Cristina Fernández se volvió familiar, una mujer posible, alguien de quien muchos y muchas pueden decir “mía”. De ser una yegua pasó a ser “mi presidenta”. Su vulnerabilidad no llegó al extremo de convertirla en inmortal sino que la convirtió en una de las nuestras. Y justo cuando eso sucede, ella elige para festejar su reelección rodearse de su hijo y de su hija, ponerse a retar a la audiencia como una madre agotada, sacarse de encima el piropo recordando su edad, bailar como bailan las señoras la música que ya no les pertenece del todo en las fiestas de casamiento. Poner de vicepresidente a un joven convencionalmente guapo, que toca la guitarra y, se supone, le cuidará las espaldas. Puede ser todo una puesta en escena, ¿pero alguien puede denostar a esta altura del siglo el valor de una puesta en escena? ¿Y quién es capaz de coreografiar el abrazo de esa mujer con sus hijos como primeros destinatarios de su triunfo electoral? ¿Quién más que una mujer podía hacer eso? Con todo lo que implica en cuanto a vulnerabilidades y estereotipos. Con el efecto reparador que tiene también que haya ahí una mujer de su generación, madre y también hija, presente. Haciendo visibles esos lazos que sólo estaban en la escena política por ausencia: Madres de Plaza de Mayo, hijos e hijas de desaparecidos.

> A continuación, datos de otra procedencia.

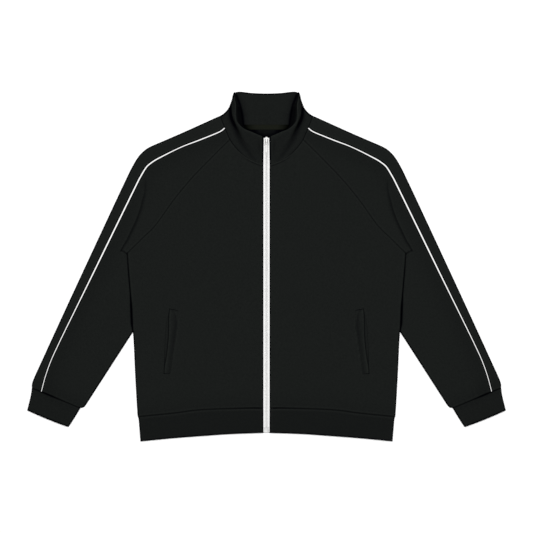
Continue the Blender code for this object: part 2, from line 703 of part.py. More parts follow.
def tape_top(height):
    """Top of the zip tape on the centre line, just under the fronts and the collar."""
    neck = NECK_FRONT[-1][1]
    seat = lay_height((0.0, min(height, neck))) - CLOTH - SEAM_GAP
    if height <= neck:
        return seat
    rim = COLLAR_FRONT[-1]
    top = rim.rim_z - COLLAR_CLOTH / 2 - SEAM_GAP
    return between(seat, top, (height - neck) / (rim.rim[1] - neck))


def zip_stations(top, foot):
    """Heights along the zip at which its strips have a row of points."""
    return [top, *[turn for turn in ZIP_TURNS if foot < turn < top], foot]


def zip_tape():
    """One woven tape, from beside the teeth to under the front's edge."""
    rows = [[Vector((TAPE_OUTER, height, tape_top(height))),
             Vector((TAPE_INNER, height, tape_top(height)))]
            for height in zip_stations(ZIP_TOP, ZIP_FOOT)]
    under = [[spot - Vector((0.0, 0.0, TAPE_CLOTH)) for spot in line] for line in rows]
    return wall_mesh("zip_tape", rows, under)


def zip_chain():
    """Closed row of teeth on the tapes, below the slider."""
    box_top = ZIP_FOOT + BOX_SIZE[1]
    rings = []
    for height in zip_stations(CHAIN_TOP, box_top + SEAM_GAP):
        foot = tape_top(height) + SEAM_GAP
        rings.append([Vector((-CHAIN_HALF, height, foot)), Vector((CHAIN_HALF, height, foot)),
                      Vector((CHAIN_HALF, height, foot + CHAIN_SHOULDER * CHAIN_HEIGHT)),
                      Vector((0.5 * CHAIN_HALF, height, foot + CHAIN_HEIGHT)),
                      Vector((-0.5 * CHAIN_HALF, height, foot + CHAIN_HEIGHT)),
                      Vector((-CHAIN_HALF, height, foot + CHAIN_SHOULDER * CHAIN_HEIGHT))])
    return tube_mesh("zip_chain", rings)


def block(size, centre, bevel):
    """A box with its edges rounded, as a mesh in metres."""
    mesh = bmesh.new()
    bmesh.ops.create_cube(mesh, size=1.0)
    bmesh.ops.scale(mesh, vec=Vector(size) * MM, verts=mesh.verts)
    bmesh.ops.bevel(mesh, geom=mesh.edges[:], offset=bevel * MM, segments=2, affect="EDGES",
                    profile=0.5)
    bmesh.ops.translate(mesh, vec=Vector(centre) * MM, verts=mesh.verts)
    return mesh


def cross_cylinder(radius, length, centre, sides):
    """A cylinder along X, as a mesh in metres."""
    mesh = bmesh.new()
    bmesh.ops.create_cone(mesh, cap_ends=True, segments=sides, radius1=radius * MM,
                          radius2=radius * MM, depth=length * MM)
    bmesh.ops.rotate(mesh, matrix=Matrix.Rotation(math.pi / 2, 3, "Y"), verts=mesh.verts)
    bmesh.ops.translate(mesh, vec=Vector(centre) * MM, verts=mesh.verts)
    return mesh


def joined(name, parts, finish, parent, cutters=(), origin=None):
    """Union of several meshes, less the cutters, as one node."""
    node = place(finished(parts[0], name), finish, parent)
    tools = [(part, "UNION") for part in parts[1:]] + [(part, "DIFFERENCE") for part in cutters]
    for number, (part, operation) in enumerate(tools):
        data = finished(part, f"{name}_tool_{number}")
        tool = bpy.data.objects.new(data.name, data)
        tool.hide_render = True
        tool.display_type = "WIRE"
        bpy.context.scene.collection.objects.link(tool)
        boolean = node.modifiers.new(operation.title(), "BOOLEAN")
        boolean.operation = operation
        boolean.object = tool
        boolean.solver = "EXACT"
    if origin is not None:
        node.data.transform(Matrix.Translation(-origin * MM))
        node.location = origin * MM
    return node


def slider_seat():
    """Underside of the slider, just over the tape at the slider's upper end."""
    return tape_top(SLIDER_Y + SLIDER_SIZE[1] / 2) + SEAM_GAP


def pin_centre():
    return Vector((0.0, PIN_Y, slider_seat() + SLIDER_SIZE[2] + PIN_OVER_PLATE))


def zip_slider(parent):
    """Slider plate with two lugs and the pin that the pull hangs on."""
    seat = slider_seat()
    thick = SLIDER_SIZE[2]
    plate = block(SLIDER_SIZE, (0.0, SLIDER_Y, seat + thick / 2), SLIDER_ROUND)
    lug_x = PULL_WIDTH / 2 + SEAM_GAP + LUG_SIZE[0] / 2
    lug_z = seat + thick - LUG_SUNK + LUG_SIZE[2] / 2
    lugs = [block(LUG_SIZE, (side * lug_x, PIN_Y, lug_z), LUG_ROUND) for side in (-1, 1)]
    pin = cross_cylinder(PIN_RADIUS, 2 * lug_x, pin_centre(), 12)
    joined("zip_slider", [plate, *lugs, pin], WHITE_NYLON, parent)


def zip_pull(parent):
    """Pull tab with its eye round the slider's pin, sloping down to the teeth."""
    pin = pin_centre()
    eye = cross_cylinder(PULL_EYE, PULL_WIDTH, pin, 16)
    tab_centre = pin - Vector((0.0, PULL_LENGTH / 2 + PULL_EYE * 0.5, 0.0))
    tab = block((PULL_WIDTH, PULL_LENGTH, PULL_THICK), tab_centre, PULL_ROUND)
    slope = Matrix.Rotation(math.radians(PULL_SLOPE), 3, "X")
    bmesh.ops.rotate(tab, cent=pin * MM, matrix=slope, verts=tab.verts)
    hole = cross_cylinder(PIN_RADIUS + SEAM_GAP, PULL_WIDTH + 2.0, pin, 16)
    joined("zip_pull", [eye, tab], WHITE_NYLON, parent, cutters=[hole], origin=pin)


def zip_box(parent):
    """Bottom box that holds the two tapes together."""
    seat = tape_top(ZIP_FOOT) + SEAM_GAP
    centre = (0.0, ZIP_FOOT + BOX_SIZE[1] / 2, seat + BOX_SIZE[2] / 2)
    place(finished(block(BOX_SIZE, centre, BOX_ROUND), "zip_box"), WHITE_NYLON, parent)


# ==== build =================================================================================

for thing in list(bpy.data.objects):
    bpy.data.objects.remove(thing, do_unlink=True)

jacket = bpy.data.objects.new("jacket", None)
bpy.context.scene.collection.objects.link(jacket)

place(back_panel(), BLACK_JERSEY, jacket)
place_pair("front_panel", front_panel(), BLACK_JERSEY, jacket)
place_pair("sleeve_front", sleeve_front(), BLACK_JERSEY, jacket)
place_pair("sleeve_back", sleeve_back(), BLACK_JERSEY, jacket)
place_pair("piping", piping(), WHITE_CORD, jacket)
place_pair("cuff", cuff(), BLACK_JERSEY, jacket)
place(hem_band(), BLACK_JERSEY, jacket)
place(collar(), BLACK_JERSEY, jacket)
place(neck_tape(), BLACK_TAPE, jacket)
place_pair("pocket_welt", pocket_welt(), BLACK_JERSEY, jacket)
place_pair("zip_tape", zip_tape(), WHITE_TAPE, jacket)
place(zip_chain(), WHITE_NYLON, jacket)
zip_slider(jacket)
zip_pull(jacket)
zip_box(jacket)
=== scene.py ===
import math

import bpy
import numpy as np
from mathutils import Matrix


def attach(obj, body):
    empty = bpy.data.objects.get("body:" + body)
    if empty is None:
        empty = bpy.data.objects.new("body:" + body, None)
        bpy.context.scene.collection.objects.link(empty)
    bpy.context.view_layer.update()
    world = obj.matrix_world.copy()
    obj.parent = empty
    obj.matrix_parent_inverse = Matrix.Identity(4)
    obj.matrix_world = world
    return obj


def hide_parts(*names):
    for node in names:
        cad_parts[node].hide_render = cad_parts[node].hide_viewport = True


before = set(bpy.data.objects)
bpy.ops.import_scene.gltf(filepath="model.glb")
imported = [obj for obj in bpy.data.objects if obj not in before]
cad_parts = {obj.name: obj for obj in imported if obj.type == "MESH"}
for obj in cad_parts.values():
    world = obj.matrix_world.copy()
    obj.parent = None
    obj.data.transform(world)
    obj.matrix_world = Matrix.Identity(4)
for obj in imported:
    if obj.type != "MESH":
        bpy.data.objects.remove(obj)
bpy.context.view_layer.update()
bpy.ops.object.select_all(action="DESELECT")


# ==== Board, light and camera ====================================================================
# The jacket lies on a pale board under one wide soft light and an even white sky. The camera looks
# straight down at it from almost three metres, so the outline is hardly drawn in perspective.

MM = 0.001
VIEW_WIDTH = 1146.0           # stretch of board that the camera takes in, mm
VIEW_MIDDLE = -1.1            # height of its middle up the jacket
VIEW_PLANE = 5.0              # height over the board at which that width holds
LENS, SENSOR = 85.0, 36.0
BOARD_WIDTH = 9000.0
BOARD_BELOW = 0.05            # of its top under the jacket
BOARD_COLOUR = (0.92, 0.92, 0.92, 1.0)
SKY_STRENGTH = 0.16
LAMP_PLACE = (0.0, 350.0, 3600.0)
LAMP_WIDTH = 2600.0
LAMP_POWER = 165.0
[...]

Es curioso: dicen que Eva Duarte de Perón detestaba esa foto que la muestra con el pelo suelto y la sonrisa dulce. A ella, como a Cristina Fernández de Kirchner, le gustaba la imagen del rodete, la del cuadro político, la que no tiene nada que ver con la mujercita. Pero qué bien que les sienta a ambas el pelo suelto, rubias o morochas, bien argentinas.